Saturday, April 16, 2022

Becoming parents

Today is the anniversary of my becoming a father.  We are reading "The Female Brain" by Louann Brezendine, MD.  I realize that motherhood is a very big deal.  Sometimes, life is summarized as two needs: survival and reproduction.  In our modern times, with a very large human population, people may decide that having children is not for them.  In addition, specialists are understanding more about a range of sexual manifestations from normal on.  We just watched an episode of "Call the Midwife" in which a young woman in her early 20's gets the courage to see a doctor since she has not begun menstruating.  She learns that her body is sexually ambiguous and not typically equipped.  Sad and frightening for her.  


Since a person who is a father is not able to be a mother, I am glad to be reading "The Female Brain".  I read about the little girl who had been provided with "unisex" toys to avoid her being imprinted with society's version of femininity but was found cuddling and comforting a toy truck:

This little girl didn't cuddle her "truckie" because her environment molded her unisex brain. There is no unisex  brain. She was born with a female brain, which came complete with its own impulses. Girls arrive already wired  as girls, and boys arrive already wired as boys. Their brains are different by the time they're born, and their  brains are what drive their impulses, values, and their very reality.

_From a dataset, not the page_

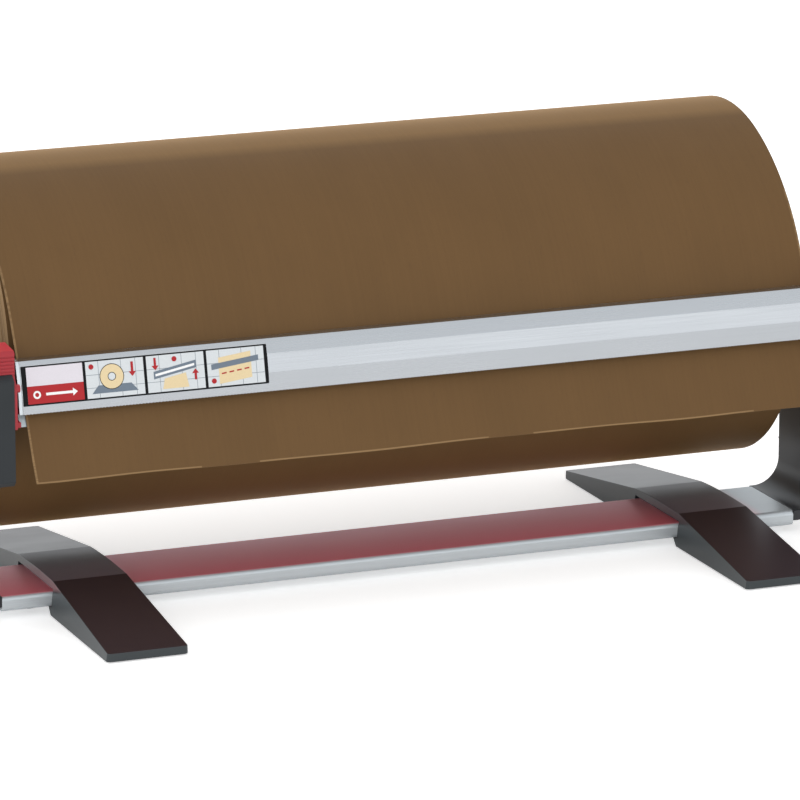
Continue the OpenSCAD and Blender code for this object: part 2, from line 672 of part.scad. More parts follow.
// Button spring: an open helix between the housing's post and the button
spring_turns = 8;
module button_spring(side) placed() on_side(side) color("gray") {
    length = body_z - spring_z0 - 0.1;
    mean_r = (spring_od - spring_wire) / 2;
    steps = 12;
    sides = 6;
    rings = spring_turns * steps;
    pitch = (length - spring_wire) / spring_turns;
    points = [for (i = [0 : rings], k = [0 : sides - 1])
        let (a = 360 * i / steps, b = 360 * k / sides, r = mean_r + spring_wire / 2 * cos(b))
        [r * cos(a), r * sin(a), spring_wire / 2 + pitch * i / steps + spring_wire / 2 * sin(b)]];
    faces = concat(
        [[for (k = [0 : sides - 1]) k]],
        [for (i = [0 : rings - 1], k = [0 : sides - 1]) let (j = (k + 1) % sides)
            [i * sides + k, i * sides + j, (i + 1) * sides + j, (i + 1) * sides + k]],
        [[for (k = [sides - 1 : -1 : 0]) rings * sides + k]]
    );
    translate([stem_x, stem_y, spring_z0]) polyhedron(points, faces);
}

// Axle, bushes, core plugs and their thumb screws
module axle() placed() color("gray") {
    chamfer = 1;
    rod_x(-axle_half + chamfer, axle_half - chamfer, axle_r, [axle_back, axle_z]);
    for (s = [-1, 1]) on_side(s) translate([axle_half - chamfer, axle_back, axle_z]) rotate([0, 90, 0])
        cylinder(h = chamfer, r1 = axle_r, r2 = axle_r - chamfer);
}

module axle_bush(side) placed() on_side(side) color("#202020") difference() {
    union() {
        rod_x(bush_x0, bush_x1, bush_r, [axle_back, axle_z]);
        rod_x(bush_x0, bush_x0 + bush_flange_t, bush_flange_d / 2, [axle_back, axle_z]);
        rod_x(bush_x1 - bush_flange_t, bush_x1, bush_flange_d / 2, [axle_back, axle_z]);
    }
    rod_x(bush_x0 - cut, bush_x1 + cut, axle_r + axle_play, [axle_back, axle_z]);
}

module core_plug(side) placed() on_side(side) color("#202020") difference() {
    union() {
        difference() {
            rod_x(half_roll - plug_depth, half_roll + 1, core_r, [axle_back, axle_z]);
            rod_x(half_roll - plug_depth - cut, half_roll + 2, core_r - plug_wall, [axle_back, axle_z]);
        }
        rod_x(plug_x, plug_x + plug_flange_t, plug_flange_d / 2, [axle_back, axle_z]);
        rod_x(half_roll - plug_depth, hub_x1, hub_r, [axle_back, axle_z]);
        for (a = [0 : 60 : 300]) translate([half_roll - plug_depth, axle_back, axle_z])
            rotate([a, 0, 0]) translate([0, hub_r - 1, -plug_rib / 2])
                cube([plug_depth + 1, core_r - hub_r - 1, plug_rib]);
    }
    rod_x(half_roll - plug_depth - cut, hub_x1 + cut, axle_r + axle_play, [axle_back, axle_z]);
    translate([knob_x, axle_back, axle_z]) cylinder(h = hub_r + cut, r = knob_screw_r);
}

module plug_screws() placed() color("#202020")
    for (s = [-1, 1]) on_side(s) translate([knob_x, axle_back, axle_z]) {
        translate([0, 0, axle_r + axle_play]) cylinder(h = hub_r, r = knob_screw_r);
        translate([0, 0, hub_r + 2]) difference() {
            cylinder(h = knob_h, r = knob_r);
            for (a = [0 : 45 : 315]) rotate([0, 0, a]) translate([knob_r + 0.4, 0, -cut])
                cylinder(h = knob_h + 2 * cut, r = knob_r / 5);
        }
    }

module core_tube() placed() color("#a08660") difference() {
    rod_x(-half_roll, half_roll, core_od / 2, [axle_back, axle_z]);
    rod_x(-half_roll - cut, half_roll + cut, core_r, [axle_back, axle_z]);
}

module paper_roll() placed() color("#70563a") difference() {
    rod_x(-half_roll, half_roll, roll_d / 2, [axle_back, axle_z]);
    rod_x(-half_roll - cut, half_roll + cut, core_od / 2, [axle_back, axle_z]);
}

// The outermost sheet: round the roll, off it in a loose curve, and straight through the cutter
function around(a) = [-cos(a), sin(a)];
sheet_spot = along_sheet(0, 0) - [axle_back, axle_z];
looseness = (sheet_spot * around(sheet_lean) - wrap_r) / (1 - cos(sheet_lift_angle - sheet_lean));
loose_r = wrap_r + looseness;
loose_centre = [axle_back, axle_z] - looseness * around(sheet_lift_angle);
loose_end = loose_centre + loose_r * around(sheet_lean);
sheet_run = (loose_end[1] - sheet_end_z) / cos(sheet_lean);

module sector(centre, r, a0, a1) {
    steps = ceil((a1 - a0) / 15);
    far = 1.2 * r;
    polygon(concat([centre], [for (i = [0 : steps]) centre + far * around(a0 + (a1 - a0) * i / steps)]));
}

module arc_band(centre, r, a0, a1) intersection() {
    difference() {
        translate(centre) circle(r + sheet_t / 2, $fn = 180);
        translate(centre) circle(r - sheet_t / 2, $fn = 180);
    }
    sector(centre, r, a0, a1);
}

module paper_web() placed() color("#7a5e40") along_x(-half_roll, half_roll) {
    arc_band([axle_back, axle_z], wrap_r, sheet_lift_angle, 360 + sheet_tuck_angle);
    arc_band(loose_centre, loose_r, sheet_lean, sheet_lift_angle + 0.5);
    translate(loose_end) rotate(-sheet_lean) translate([-sheet_t / 2, -sheet_run]) square([sheet_t, sheet_run + 0.5]);
}

base_extrusion();
foot(-1);  // left_foot
foot(1);  // right_foot
foot_pads();
foot_screws();
upright(-1);  // left_upright
upright(1);  // right_upright
upright_screws();
housing(-1);  // left_housing
housing(1);  // right_housing
housing_screws();
back_profile();
back_profile_screws();
cutter_rail();
cutter_blade();
label_strip();
rail_cap(-1);  // left_rail_cap
rail_cap(1);  // right_rail_cap
crank(-1);  // left_crank
crank(1);  // right_crank
button(-1);  // left_button
button(1);  // right_button
button_spring(-1);  // left_button_spring
button_spring(1);  // right_button_spring
axle();
axle_bush(-1);  // left_axle_bush
axle_bush(1);  // right_axle_bush
core_plug(-1);  // left_core_plug
core_plug(1);  // right_core_plug
plug_screws();
core_tube();
paper_roll();
paper_web();
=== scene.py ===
"""The looks of a table-top dispenser and cutter for gift wrap on a roll.

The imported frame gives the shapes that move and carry. This script models the pieces that are seen, dresses
them in their finishes, and sets the camera, the floor and the light. Sizes are in millimetres from the middle
of the base, as in the part's source: X along the roll, Y to the back, Z up from the table.
"""

import logging
import math
import random
from collections.abc import Iterator, Sequence
from contextlib import contextmanager
from dataclasses import dataclass, field
from enum import Enum
from typing import Any

import bpy
from mathutils import Matrix, Vector

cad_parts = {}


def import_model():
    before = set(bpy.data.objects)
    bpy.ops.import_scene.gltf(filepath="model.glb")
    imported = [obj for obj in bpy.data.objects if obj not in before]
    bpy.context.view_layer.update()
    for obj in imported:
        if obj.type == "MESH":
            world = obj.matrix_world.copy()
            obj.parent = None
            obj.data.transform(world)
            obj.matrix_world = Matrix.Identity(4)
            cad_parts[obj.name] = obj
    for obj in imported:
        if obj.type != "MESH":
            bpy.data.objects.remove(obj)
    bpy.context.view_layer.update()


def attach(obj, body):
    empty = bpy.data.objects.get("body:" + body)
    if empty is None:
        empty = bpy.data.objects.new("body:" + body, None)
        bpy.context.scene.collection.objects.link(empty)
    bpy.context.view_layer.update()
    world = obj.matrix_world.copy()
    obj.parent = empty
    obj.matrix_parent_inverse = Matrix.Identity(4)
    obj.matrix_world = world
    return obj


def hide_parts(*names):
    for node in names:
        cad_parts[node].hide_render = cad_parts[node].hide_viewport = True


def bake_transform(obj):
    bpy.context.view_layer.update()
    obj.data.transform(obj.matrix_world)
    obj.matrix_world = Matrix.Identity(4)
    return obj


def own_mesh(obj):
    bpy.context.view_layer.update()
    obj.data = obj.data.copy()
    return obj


log = logging.getLogger("dispenser")

Point = tuple[float, float]
Colour = tuple[float, float, float, float]
Piece = bpy.types.Object
Tree = bpy.types.NodeTree
Socket = bpy.types.NodeSocket

MM = 0.001
BASE_Y = -21.75  # the middle of the base in the row's frame
AXLE: Point = (67.0, 144.1)  # the roll's axle, seen from the side
WHITE: Colour = (1.0, 1.0, 1.0, 1.0)


# ---------------------------------------------------------------- places and outlines


def spot(x: float, y: float, z: float) -> Vector:
    """A point given in millimetres from the middle of the base, in the row's frame and in metres."""
    return Vector((x, y + BASE_Y, z)) * MM


def arc(centre: Point, radius: float, start: float, end: float, steps: int) -> list[Point]:
    """Points on an arc.

    Args:
        centre: Its centre.
        radius: Its radius.
        start: The angle of its first point, in degrees.
        end: The angle of its last point, in degrees.
        steps: The number of straight stretches.

    Returns:
        steps + 1 points.
    """
    angles = [math.radians(start + (end - start) * i / steps) for i in range(steps + 1)]
    return [(centre[0] + radius * math.cos(a), centre[1] + radius * math.sin(a)) for a in angles]


class Plane(Enum):
    """The plane that an outline is drawn in, named for the view that shows it."""

    SIDE = 0  # (y, z), square to X
    FRONT = 1  # (x, z), square to Y
    PLAN = 2  # (x, y), square to Z

    def place(self, point: Point, across: float) -> Vector:
        """The spot of an outline's point.

        Args:
            point: The point in the plane.
            across: Its distance across the plane.

        Returns:
            The spot in metres.
        """
        first, second = point
        if self is Plane.SIDE:
            return spot(across, first, second)
        if self is Plane.FRONT:
            return spot(first, across, second)
        return spot(first, second, across)

    def step(self, distance: float) -> Vector:
        """The way across the plane for a distance in millimetres, in metres."""
        return Vector([distance * MM if axis == self.value else 0.0 for axis in range(3)])


# ---------------------------------------------------------------- modelling by hand


def let_go() -> None:
    """Deselects everything, so that an operator acts on one piece only."""
    if bpy.context.object and bpy.context.object.mode != "OBJECT":
        bpy.ops.object.mode_set(mode="OBJECT")
    bpy.ops.object.select_all(action="DESELECT")


def take(*pieces: Piece) -> None:
    """Selects pieces and nothing else.

    Args:
        *pieces: The pieces, the active one first.
    """
    let_go()
    for piece in pieces:
        piece.select_set(True)
    bpy.context.view_layer.objects.active = pieces[0]


@contextmanager
def editing(piece: Piece) -> Iterator[None]:
    """Edit mode on one piece, with all of its mesh selected at the start.

    Args:
        piece: The piece.
    """
    take(piece)
    bpy.ops.object.mode_set(mode="EDIT")
    bpy.ops.mesh.select_all(action="SELECT")
    yield
    bpy.ops.object.mode_set(mode="OBJECT")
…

I learned about the female body's preparation for motherhood:

These physical cues from the infant forge new neurochemical pathways in the brain that create and reinforce maternal brain circuits aided by chemical imprinting and huge increases of oxytocin. These changes result in a motivated, highly attentive, and aggressively protective brain that forces the new mother to alter her responses and priorities in life. She is relating to this person in a way she has never related to anyone else in her life. The stakes are life and death.


I was happy to be part of a new family but I just learned about Couvade syndrome, where some expectant fathers even develop symptoms mimicking morning sickness.